皆さんは地獄についてどれほどご存じでしょうか? 「生き地獄」や「受験地獄」や日常会話で「地獄だ〜」と苦境を嘆く声などは世間で聞こえる割に、実際の地獄については基本的なことでさえ知らない人が多いです。
仏教の観点から地獄を予習しておけば、きっと何かの役立ちますので、是非ご一読ください。
まず地獄は一つではありません
まず大前提です。地獄は1つではありません。罪状によって堕ちる地獄が細かく分けられます。
5世紀頃インドで成立した「正法念処経」によると、地獄は8つの大きなブロックに分かれています。そしてそれぞれの中に16の地獄があり、合計128箇所も地獄があるそうです。
しかも地獄と地獄の距離は、数万由旬(1由旬=約7キロメートル)あるのです。
家族や友人と同じ地獄に堕ちなかった場合、まず気軽に再会できる距離ではありません。
つまりいくら愛していてもその人と同じ罪でなければ、死後には会えません。そう考えると、何とも切ないですね。
生きているうちに想いはしっかり伝えたうえておくことが大事かもしれません。
そもそもほとんどの人が地獄に堕ちるんです
地獄というと、何やら大層な罪を犯した人が行くイメージがあると思います。
ここで大変残念なお知らせなのですが、今の世のほとんどの方が地獄に堕ちます。
なぜなら現代の人間が当たり前にする、飲酒や虫の殺生も罪に該当するからです。
分かりやすい例として、先ほど述べた地獄の8つのブロックの1つである「叫喚地獄」が挙げられます。その詳細とは......
「【叫喚地獄】殺生・盗み・邪淫・飲酒をした者が堕ちる。(中略)熱湯が沸いた大釜や、猛火の鉄の部屋に入れられる。刑期は約三百五十二兆年」(みうらじゅん著『マイ仏教』)
有名な大釜に入れられるイメージの地獄が叫喚地獄です。以下殺生と邪淫と飲酒について簡単に解説します。
殺生と邪淫と飲酒について
■殺生
前述の通り、殺生は人のみならずアリや蚊など小さい虫でも罪に当たります。
懺悔しなければ確実に堕ちるらしいのですが、蚊を殺して悪いと思っている日本人がいる可能性はかなり低いと思われます。
■邪淫
また邪淫とは仏教的には配偶者でない人との性行為や戒律でしてはならないとされている性行為です。
ということは現代では当たり前の婚姻関係前の彼女との性交も地獄行きでしょう。
また戒律で禁止されている性行為は多岐に渡りますが......当サイトのコンテンツにふさわしくないため紹介は自粛します。

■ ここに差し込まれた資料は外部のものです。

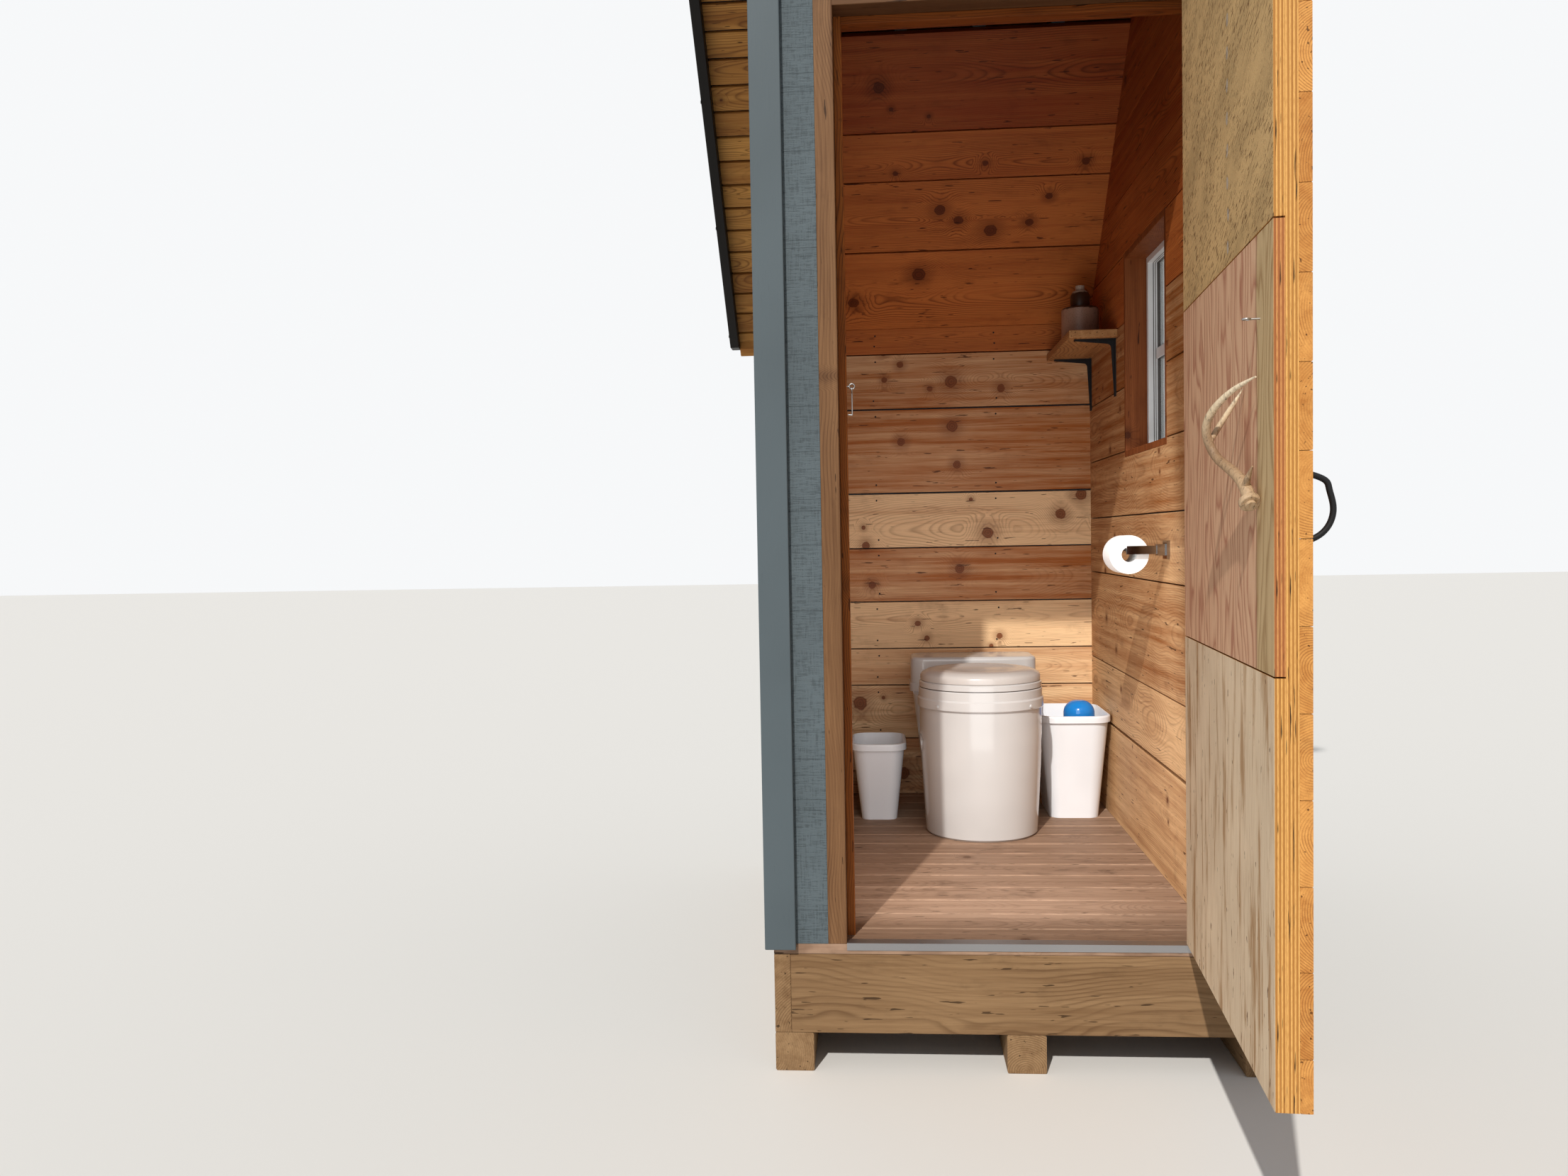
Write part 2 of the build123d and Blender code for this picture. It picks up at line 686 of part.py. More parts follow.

気になった方は山本健治さんの『現代語・地獄めぐり』やみうらじゅんさんの『マイ仏教』を読んで頂くと、参考になると思います。
■飲酒
そして何より叫喚地獄には飲酒という項目があるので、人類の大多数が地獄に堕ちることは決定しています。
なぜ飲酒が罪とされているかというと諸説ありますが、まとめると「自分のためにならないから」だそうです。
つまりあやまちを犯しやすくなる飲酒を率先してやるのは愚かなことである、というのが仏教の見解だそうです。
地獄を免れるには、凄まじく厳しい審査基準があることがお分かり頂けたと思います。
ちなみに刑期の現実感が遠のく程の長さは、「永遠に苦痛が続くぞ!」という戒めの意味が込められているのでしょう。
知れば知るほど知りたくなる「地獄」
いかがだったでしょうか?
知れば知るほど、自分は将来地獄に堕ちるのだとあきらめがついたと思います。と同時に不可思議な世界観に興味が湧いたのではないでしょうか?
自分がどの地獄に堕ちるのか、興味を持たれた方は調べてみることをお勧めします。その余りのハードさに、今生きていることが少しだけ有難くなるかもしれません。